#### What the task asks
Write out, exactly as given, every line from the one holding "build_base_panel()" to the one holding "before = set(bpy.data.objects)", including both.

--- START OF Collected data ---

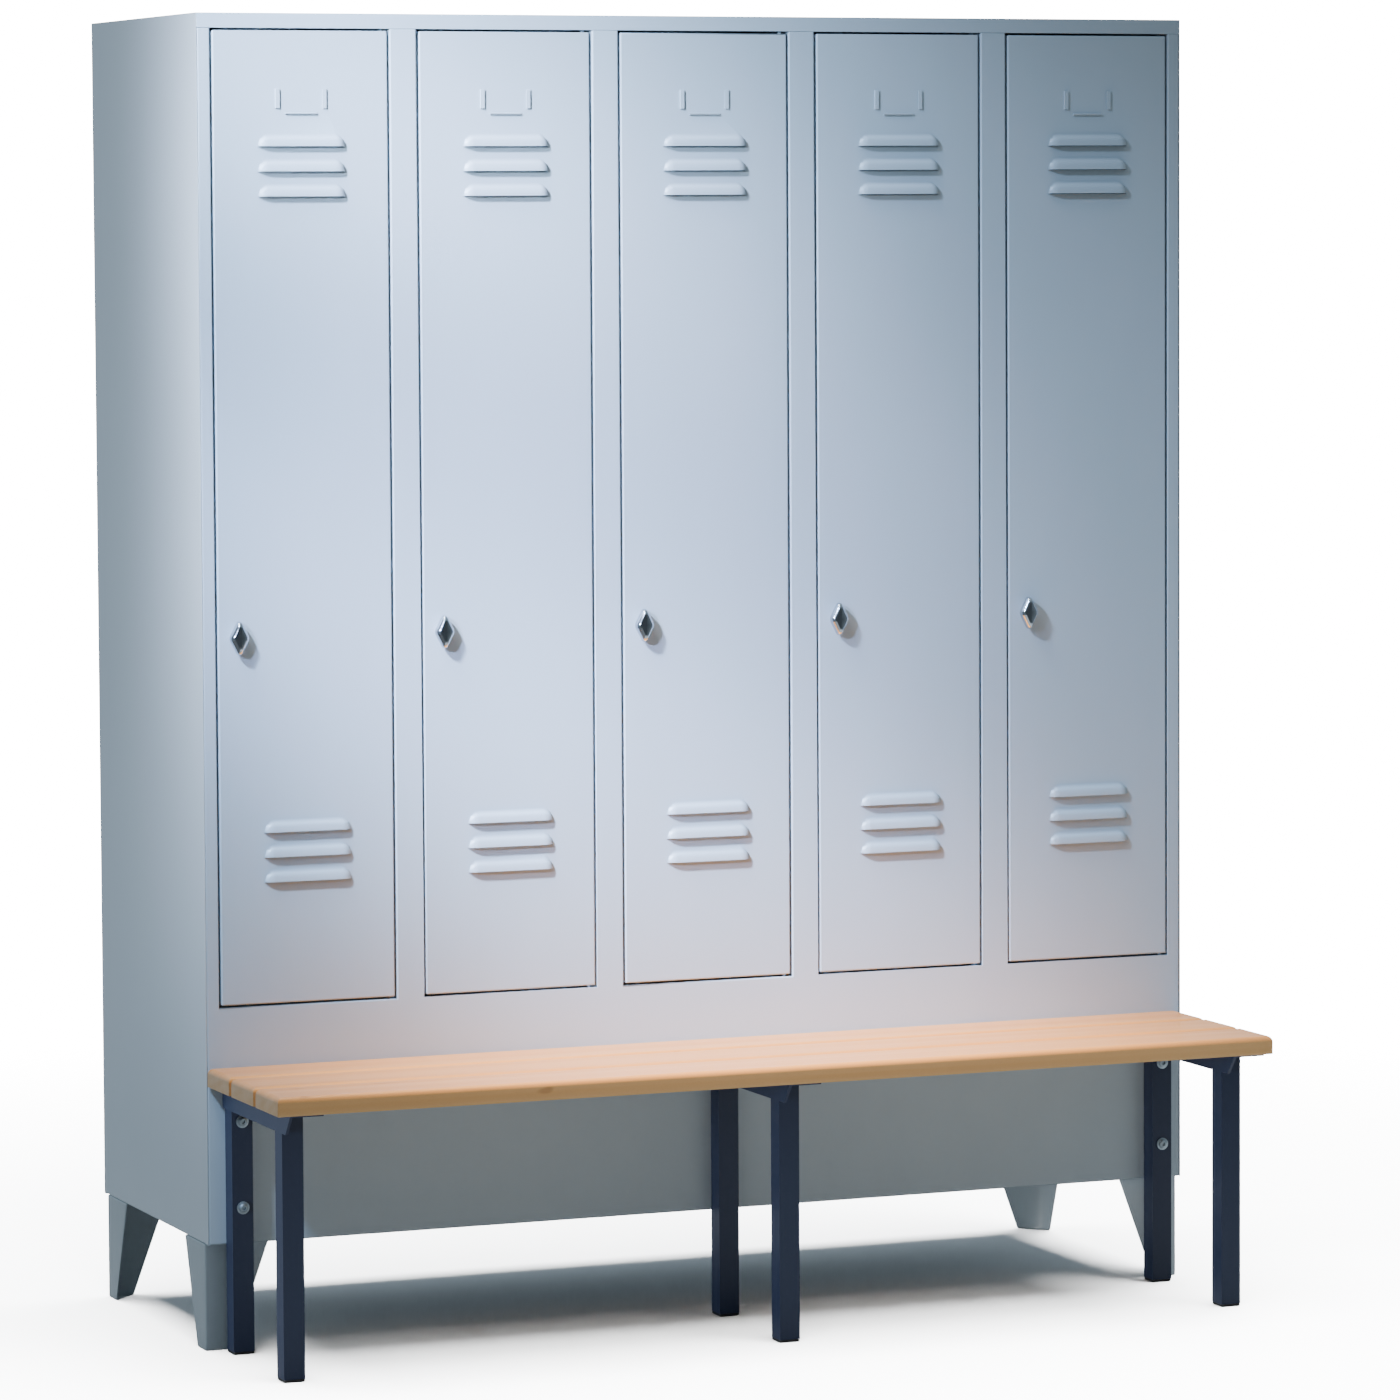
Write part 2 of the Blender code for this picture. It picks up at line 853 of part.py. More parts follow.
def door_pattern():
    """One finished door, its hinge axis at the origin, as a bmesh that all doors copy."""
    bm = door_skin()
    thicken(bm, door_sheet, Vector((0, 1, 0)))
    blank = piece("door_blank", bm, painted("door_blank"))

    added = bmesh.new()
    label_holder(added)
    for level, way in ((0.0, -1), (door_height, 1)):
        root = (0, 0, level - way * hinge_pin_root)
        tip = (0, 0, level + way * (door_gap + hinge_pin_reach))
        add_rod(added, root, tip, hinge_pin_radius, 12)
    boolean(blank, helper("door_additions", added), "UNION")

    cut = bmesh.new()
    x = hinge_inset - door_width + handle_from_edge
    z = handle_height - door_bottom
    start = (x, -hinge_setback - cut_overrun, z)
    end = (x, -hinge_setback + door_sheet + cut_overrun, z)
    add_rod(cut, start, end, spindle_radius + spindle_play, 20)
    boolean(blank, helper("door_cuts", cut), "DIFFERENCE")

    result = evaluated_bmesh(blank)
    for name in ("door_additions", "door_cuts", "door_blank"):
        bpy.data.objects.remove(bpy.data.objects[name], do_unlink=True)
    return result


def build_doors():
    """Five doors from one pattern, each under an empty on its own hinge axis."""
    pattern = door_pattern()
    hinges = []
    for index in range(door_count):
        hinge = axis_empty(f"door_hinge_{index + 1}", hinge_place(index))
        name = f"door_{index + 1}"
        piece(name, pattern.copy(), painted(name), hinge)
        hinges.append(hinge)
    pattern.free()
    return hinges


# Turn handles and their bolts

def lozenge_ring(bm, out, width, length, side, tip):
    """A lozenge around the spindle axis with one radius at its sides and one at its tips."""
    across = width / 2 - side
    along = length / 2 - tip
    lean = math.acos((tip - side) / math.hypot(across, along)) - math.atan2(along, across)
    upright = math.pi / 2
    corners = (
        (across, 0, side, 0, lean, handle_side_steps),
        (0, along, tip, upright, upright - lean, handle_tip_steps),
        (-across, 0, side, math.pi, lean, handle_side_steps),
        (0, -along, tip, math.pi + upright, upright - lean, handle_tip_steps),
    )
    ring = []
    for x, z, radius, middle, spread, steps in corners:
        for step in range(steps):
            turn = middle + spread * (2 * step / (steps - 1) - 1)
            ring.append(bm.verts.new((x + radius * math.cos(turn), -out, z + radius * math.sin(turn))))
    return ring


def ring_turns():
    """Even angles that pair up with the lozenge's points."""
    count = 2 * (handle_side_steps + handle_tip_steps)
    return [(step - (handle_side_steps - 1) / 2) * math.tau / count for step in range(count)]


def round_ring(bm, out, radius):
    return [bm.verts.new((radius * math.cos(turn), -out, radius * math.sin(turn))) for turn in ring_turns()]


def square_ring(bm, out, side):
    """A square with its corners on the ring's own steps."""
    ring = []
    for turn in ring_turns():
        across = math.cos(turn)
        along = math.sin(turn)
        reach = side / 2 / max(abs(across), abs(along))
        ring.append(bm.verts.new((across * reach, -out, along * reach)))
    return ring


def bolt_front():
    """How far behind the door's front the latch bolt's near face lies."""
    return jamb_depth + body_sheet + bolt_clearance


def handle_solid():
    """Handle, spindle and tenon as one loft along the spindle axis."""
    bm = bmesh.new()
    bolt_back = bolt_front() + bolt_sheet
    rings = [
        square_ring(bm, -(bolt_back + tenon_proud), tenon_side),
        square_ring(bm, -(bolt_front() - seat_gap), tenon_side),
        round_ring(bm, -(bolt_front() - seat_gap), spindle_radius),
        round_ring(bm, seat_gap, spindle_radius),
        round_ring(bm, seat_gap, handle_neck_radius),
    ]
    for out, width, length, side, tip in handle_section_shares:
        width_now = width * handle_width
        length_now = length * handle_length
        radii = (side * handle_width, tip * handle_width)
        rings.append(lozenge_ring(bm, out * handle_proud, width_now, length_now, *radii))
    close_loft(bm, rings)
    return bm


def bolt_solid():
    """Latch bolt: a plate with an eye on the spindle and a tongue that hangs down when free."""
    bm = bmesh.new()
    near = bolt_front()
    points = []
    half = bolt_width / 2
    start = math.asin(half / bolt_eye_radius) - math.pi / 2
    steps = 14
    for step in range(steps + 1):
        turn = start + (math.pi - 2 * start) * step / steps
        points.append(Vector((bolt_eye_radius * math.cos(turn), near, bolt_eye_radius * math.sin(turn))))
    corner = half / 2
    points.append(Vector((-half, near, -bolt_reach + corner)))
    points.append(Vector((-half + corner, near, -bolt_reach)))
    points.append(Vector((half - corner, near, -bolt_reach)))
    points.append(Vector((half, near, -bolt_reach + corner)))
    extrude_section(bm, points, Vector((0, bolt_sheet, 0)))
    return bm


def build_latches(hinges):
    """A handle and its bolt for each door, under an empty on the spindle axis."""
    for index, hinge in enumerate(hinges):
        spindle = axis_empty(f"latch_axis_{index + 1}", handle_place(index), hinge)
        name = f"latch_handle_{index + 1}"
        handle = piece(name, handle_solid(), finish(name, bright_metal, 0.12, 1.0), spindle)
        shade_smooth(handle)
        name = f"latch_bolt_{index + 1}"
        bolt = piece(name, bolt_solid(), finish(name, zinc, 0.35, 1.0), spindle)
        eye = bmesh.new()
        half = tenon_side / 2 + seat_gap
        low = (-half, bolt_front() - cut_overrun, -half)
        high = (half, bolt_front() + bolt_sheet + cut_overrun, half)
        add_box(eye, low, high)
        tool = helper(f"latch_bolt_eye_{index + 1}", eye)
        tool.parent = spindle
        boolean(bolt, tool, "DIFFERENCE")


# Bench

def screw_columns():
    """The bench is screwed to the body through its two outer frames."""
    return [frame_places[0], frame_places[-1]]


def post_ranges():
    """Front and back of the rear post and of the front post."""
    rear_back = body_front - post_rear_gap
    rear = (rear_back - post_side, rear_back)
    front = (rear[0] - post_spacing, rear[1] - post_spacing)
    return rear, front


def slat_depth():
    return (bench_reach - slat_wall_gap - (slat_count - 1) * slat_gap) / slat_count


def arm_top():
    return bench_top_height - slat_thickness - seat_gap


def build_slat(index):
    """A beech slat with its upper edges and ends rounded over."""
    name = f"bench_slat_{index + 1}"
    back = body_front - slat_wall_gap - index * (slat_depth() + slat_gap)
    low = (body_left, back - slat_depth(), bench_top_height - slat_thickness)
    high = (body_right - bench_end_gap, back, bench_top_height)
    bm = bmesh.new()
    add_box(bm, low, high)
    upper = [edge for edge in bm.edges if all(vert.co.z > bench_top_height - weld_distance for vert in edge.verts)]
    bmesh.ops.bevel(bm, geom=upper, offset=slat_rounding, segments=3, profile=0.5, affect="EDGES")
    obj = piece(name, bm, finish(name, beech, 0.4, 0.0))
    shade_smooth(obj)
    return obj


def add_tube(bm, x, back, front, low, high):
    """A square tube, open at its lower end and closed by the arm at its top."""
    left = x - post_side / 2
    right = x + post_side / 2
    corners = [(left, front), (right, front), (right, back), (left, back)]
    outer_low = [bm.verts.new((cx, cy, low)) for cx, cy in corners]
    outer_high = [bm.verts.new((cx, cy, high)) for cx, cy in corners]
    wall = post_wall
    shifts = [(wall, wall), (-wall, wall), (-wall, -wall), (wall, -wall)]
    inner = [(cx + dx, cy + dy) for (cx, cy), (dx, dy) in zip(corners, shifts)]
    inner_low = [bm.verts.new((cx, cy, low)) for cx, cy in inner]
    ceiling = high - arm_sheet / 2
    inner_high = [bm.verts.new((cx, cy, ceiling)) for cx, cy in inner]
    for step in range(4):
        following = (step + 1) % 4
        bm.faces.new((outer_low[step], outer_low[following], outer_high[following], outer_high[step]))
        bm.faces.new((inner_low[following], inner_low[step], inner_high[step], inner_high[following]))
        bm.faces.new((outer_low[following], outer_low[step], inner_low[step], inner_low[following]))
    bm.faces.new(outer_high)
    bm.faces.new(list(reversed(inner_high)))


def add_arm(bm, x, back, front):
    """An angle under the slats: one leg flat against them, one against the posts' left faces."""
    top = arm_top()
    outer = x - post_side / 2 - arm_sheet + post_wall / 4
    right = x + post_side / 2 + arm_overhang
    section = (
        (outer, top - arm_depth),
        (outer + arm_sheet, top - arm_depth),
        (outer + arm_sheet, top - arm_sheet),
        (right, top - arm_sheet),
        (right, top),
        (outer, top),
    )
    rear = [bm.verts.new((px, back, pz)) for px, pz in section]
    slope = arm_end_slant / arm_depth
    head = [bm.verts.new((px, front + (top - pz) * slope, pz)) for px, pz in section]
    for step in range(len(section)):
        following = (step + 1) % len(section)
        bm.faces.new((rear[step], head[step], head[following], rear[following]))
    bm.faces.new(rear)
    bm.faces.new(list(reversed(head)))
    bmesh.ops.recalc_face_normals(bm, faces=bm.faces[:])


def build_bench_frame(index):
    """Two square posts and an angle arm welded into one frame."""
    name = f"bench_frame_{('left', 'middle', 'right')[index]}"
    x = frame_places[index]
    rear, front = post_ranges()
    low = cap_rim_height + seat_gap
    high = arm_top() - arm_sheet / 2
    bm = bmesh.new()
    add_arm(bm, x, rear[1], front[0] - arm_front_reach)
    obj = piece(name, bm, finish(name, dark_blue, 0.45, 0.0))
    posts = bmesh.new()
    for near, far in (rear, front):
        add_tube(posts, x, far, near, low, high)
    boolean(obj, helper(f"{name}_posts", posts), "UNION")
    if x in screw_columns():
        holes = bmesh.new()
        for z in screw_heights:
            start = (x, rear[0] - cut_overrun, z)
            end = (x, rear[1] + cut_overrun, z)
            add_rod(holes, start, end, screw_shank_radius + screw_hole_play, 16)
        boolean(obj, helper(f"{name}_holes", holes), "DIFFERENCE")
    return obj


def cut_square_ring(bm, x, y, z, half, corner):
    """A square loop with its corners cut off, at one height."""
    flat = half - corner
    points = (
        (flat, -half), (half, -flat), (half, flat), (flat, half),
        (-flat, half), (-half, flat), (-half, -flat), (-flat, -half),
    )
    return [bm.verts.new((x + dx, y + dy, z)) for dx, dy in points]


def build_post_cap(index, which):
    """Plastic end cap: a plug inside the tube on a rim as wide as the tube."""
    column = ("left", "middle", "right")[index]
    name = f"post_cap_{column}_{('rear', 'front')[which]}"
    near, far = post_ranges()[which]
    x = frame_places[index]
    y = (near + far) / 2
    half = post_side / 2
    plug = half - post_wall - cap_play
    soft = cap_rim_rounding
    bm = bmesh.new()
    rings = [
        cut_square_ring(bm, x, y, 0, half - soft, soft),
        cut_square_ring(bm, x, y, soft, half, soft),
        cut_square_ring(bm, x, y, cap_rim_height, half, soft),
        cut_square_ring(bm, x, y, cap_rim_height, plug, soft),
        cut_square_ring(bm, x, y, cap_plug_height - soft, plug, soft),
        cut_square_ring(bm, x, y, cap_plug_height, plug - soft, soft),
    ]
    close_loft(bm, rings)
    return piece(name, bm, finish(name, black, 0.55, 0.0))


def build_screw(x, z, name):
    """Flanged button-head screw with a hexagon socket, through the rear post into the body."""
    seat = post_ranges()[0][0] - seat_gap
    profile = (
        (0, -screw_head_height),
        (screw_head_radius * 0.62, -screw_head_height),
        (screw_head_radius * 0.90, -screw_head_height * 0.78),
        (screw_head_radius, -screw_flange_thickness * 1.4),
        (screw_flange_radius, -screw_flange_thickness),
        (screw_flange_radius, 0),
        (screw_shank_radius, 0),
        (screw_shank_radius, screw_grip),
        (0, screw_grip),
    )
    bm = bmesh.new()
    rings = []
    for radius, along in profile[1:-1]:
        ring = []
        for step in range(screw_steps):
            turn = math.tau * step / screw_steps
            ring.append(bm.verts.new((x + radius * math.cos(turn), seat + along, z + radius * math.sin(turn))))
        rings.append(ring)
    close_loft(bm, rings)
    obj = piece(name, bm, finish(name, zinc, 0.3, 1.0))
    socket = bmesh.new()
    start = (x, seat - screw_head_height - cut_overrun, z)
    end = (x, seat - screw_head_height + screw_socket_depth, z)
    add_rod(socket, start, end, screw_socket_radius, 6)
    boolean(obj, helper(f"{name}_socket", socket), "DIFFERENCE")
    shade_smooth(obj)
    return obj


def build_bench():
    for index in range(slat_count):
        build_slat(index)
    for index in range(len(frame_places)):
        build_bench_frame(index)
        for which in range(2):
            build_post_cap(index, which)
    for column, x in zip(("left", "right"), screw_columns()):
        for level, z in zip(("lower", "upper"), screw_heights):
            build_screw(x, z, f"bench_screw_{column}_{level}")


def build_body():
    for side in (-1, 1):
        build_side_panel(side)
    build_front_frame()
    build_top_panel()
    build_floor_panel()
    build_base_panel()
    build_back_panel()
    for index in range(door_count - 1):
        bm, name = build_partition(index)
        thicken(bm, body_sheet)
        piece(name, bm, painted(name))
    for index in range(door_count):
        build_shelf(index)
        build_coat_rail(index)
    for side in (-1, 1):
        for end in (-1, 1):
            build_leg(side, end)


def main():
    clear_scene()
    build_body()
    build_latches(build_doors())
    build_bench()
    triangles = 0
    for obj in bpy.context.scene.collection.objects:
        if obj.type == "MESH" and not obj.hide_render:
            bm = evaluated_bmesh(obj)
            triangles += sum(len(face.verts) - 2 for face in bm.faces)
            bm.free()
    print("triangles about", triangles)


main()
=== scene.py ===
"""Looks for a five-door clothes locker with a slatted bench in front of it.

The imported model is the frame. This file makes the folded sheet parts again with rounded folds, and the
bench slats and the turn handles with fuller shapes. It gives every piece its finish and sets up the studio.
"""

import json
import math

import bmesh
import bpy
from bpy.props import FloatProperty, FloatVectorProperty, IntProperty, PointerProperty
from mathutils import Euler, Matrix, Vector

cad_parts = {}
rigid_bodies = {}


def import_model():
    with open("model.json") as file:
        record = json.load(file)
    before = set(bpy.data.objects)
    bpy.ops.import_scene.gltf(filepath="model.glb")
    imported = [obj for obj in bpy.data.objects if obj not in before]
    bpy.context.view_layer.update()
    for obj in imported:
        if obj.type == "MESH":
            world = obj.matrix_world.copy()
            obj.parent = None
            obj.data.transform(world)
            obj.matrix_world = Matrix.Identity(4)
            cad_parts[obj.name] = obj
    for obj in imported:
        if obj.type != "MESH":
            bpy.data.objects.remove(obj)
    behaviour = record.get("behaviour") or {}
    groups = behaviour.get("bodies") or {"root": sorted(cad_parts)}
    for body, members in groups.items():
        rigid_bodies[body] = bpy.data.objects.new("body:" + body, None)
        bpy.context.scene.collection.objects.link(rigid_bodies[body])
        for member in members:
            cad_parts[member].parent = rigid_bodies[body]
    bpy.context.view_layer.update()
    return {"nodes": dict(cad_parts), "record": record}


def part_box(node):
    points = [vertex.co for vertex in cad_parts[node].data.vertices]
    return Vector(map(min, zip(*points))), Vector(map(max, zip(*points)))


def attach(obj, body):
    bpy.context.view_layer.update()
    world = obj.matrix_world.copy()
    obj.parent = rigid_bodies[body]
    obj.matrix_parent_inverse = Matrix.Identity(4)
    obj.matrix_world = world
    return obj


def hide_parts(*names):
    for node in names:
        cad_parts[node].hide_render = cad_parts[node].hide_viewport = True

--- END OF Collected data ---

#### Result of this exercise
    build_base_panel()
    build_back_panel()
    for index in range(door_count - 1):
        bm, name = build_partition(index)
        thicken(bm, body_sheet)
        piece(name, bm, painted(name))
    for index in range(door_count):
        build_shelf(index)
        build_coat_rail(index)
    for side in (-1, 1):
        for end in (-1, 1):
            build_leg(side, end)


def main():
    clear_scene()
    build_body()
    build_latches(build_doors())
    build_bench()
    triangles = 0
    for obj in bpy.context.scene.collection.objects:
        if obj.type == "MESH" and not obj.hide_render:
            bm = evaluated_bmesh(obj)
            triangles += sum(len(face.verts) - 2 for face in bm.faces)
            bm.free()
    print("triangles about", triangles)


main()
=== scene.py ===
"""Looks for a five-door clothes locker with a slatted bench in front of it.

The imported model is the frame. This file makes the folded sheet parts again with rounded folds, and the
bench slats and the turn handles with fuller shapes. It gives every piece its finish and sets up the studio.
"""

import json
import math

import bmesh
import bpy
from bpy.props import FloatProperty, FloatVectorProperty, IntProperty, PointerProperty
from mathutils import Euler, Matrix, Vector

cad_parts = {}
rigid_bodies = {}


def import_model():
    with open("model.json") as file:
        record = json.load(file)
    before = set(bpy.data.objects)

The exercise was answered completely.